** BEGIN Given material **

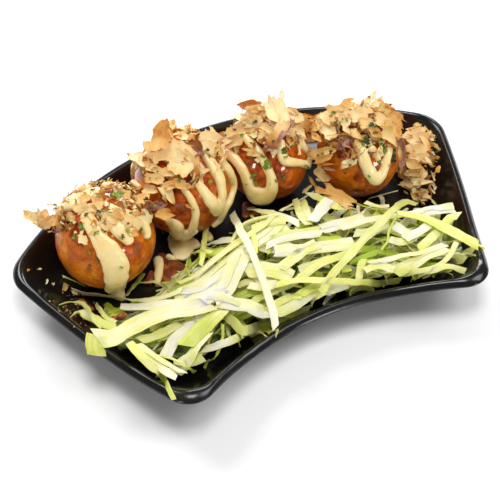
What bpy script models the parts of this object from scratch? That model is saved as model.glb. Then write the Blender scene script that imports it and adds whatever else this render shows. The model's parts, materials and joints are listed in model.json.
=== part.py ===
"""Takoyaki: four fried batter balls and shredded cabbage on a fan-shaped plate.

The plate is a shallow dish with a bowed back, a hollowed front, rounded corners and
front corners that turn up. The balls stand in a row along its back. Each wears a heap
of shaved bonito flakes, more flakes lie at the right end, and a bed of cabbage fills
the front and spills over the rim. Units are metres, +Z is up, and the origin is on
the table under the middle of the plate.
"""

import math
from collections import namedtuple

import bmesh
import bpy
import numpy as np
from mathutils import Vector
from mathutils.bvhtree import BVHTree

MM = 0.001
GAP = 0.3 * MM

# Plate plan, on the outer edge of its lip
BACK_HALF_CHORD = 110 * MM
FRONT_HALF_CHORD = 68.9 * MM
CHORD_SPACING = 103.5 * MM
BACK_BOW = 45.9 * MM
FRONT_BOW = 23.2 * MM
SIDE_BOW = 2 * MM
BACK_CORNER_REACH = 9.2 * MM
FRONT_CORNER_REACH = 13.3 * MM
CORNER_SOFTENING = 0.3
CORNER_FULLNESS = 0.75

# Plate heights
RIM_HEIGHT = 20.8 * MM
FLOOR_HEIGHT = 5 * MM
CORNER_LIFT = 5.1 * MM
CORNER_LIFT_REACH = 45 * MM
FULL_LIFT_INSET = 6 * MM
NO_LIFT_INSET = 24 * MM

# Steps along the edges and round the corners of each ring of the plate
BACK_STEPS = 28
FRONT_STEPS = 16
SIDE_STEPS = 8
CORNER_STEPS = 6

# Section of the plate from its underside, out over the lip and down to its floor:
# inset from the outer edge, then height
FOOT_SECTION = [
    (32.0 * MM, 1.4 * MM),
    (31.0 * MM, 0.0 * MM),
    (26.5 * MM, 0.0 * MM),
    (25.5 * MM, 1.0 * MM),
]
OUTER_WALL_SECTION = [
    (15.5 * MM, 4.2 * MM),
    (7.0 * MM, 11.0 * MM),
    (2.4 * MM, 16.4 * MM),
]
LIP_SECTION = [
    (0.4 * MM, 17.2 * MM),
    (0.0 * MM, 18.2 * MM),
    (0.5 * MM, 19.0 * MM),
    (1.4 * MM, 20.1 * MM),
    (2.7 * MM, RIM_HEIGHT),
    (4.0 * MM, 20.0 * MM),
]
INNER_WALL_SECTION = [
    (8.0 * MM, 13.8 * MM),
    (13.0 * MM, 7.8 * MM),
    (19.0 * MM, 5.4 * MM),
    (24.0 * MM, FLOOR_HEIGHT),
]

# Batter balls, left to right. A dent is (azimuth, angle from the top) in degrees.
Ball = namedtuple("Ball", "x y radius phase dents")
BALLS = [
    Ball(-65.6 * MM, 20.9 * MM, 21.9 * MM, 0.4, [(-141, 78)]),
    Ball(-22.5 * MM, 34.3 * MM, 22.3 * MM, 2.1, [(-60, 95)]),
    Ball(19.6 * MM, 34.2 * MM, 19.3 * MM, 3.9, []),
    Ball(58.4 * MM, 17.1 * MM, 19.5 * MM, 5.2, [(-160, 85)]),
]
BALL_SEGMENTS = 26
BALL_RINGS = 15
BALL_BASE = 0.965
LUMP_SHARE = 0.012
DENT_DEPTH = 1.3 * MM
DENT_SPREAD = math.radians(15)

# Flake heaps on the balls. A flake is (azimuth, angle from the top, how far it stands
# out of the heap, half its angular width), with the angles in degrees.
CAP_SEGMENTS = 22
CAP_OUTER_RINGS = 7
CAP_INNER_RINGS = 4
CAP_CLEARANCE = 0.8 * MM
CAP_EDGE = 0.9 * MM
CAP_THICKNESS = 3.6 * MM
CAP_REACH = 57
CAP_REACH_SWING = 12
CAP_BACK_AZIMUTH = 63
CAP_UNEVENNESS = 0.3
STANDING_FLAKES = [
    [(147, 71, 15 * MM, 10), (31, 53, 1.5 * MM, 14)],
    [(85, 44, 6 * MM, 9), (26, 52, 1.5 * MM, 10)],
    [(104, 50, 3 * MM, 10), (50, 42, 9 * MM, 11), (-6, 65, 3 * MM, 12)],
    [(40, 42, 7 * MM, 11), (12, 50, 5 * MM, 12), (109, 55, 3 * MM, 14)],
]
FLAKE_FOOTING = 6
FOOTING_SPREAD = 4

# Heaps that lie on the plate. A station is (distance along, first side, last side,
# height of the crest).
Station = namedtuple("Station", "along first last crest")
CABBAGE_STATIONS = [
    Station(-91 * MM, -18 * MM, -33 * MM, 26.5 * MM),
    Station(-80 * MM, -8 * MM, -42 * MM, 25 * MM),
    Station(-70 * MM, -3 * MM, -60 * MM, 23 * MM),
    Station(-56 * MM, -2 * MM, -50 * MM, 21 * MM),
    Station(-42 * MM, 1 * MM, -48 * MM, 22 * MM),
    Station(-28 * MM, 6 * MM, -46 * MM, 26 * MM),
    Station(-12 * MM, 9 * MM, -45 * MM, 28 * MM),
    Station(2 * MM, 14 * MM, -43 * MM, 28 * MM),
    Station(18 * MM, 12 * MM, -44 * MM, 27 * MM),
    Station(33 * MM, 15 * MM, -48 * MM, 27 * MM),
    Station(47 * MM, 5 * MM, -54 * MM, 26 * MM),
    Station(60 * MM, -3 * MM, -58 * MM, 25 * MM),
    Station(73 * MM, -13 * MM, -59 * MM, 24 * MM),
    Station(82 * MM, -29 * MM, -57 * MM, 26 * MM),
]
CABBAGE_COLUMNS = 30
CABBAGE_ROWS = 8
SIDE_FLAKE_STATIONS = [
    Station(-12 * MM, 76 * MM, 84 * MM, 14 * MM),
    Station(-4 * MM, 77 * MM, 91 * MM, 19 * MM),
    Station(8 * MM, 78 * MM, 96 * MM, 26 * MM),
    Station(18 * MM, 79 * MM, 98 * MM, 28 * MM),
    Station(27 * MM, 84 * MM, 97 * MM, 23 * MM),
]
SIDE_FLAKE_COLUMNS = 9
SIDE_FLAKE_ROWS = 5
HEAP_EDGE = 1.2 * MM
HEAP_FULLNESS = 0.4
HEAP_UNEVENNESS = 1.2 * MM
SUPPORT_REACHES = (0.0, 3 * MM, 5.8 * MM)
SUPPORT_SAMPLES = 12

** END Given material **

# What is expected:
Restate the first line and every line after it, word for word, stopping once the line with "a fan-shaped plate." is done.

# Completed task:
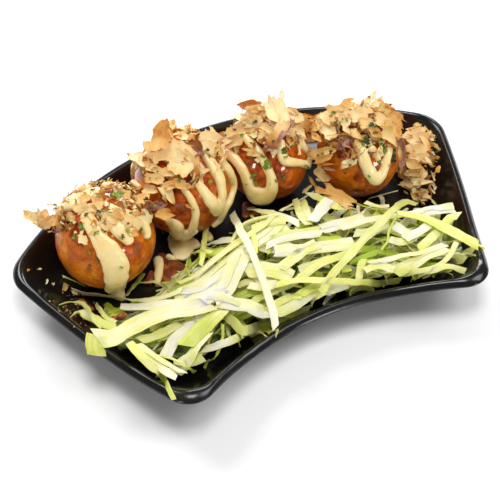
What bpy script models the parts of this object from scratch? That model is saved as model.glb. Then write the Blender scene script that imports it and adds whatever else this render shows. The model's parts, materials and joints are listed in model.json.
=== part.py ===
"""Takoyaki: four fried batter balls and shredded cabbage on a fan-shaped plate.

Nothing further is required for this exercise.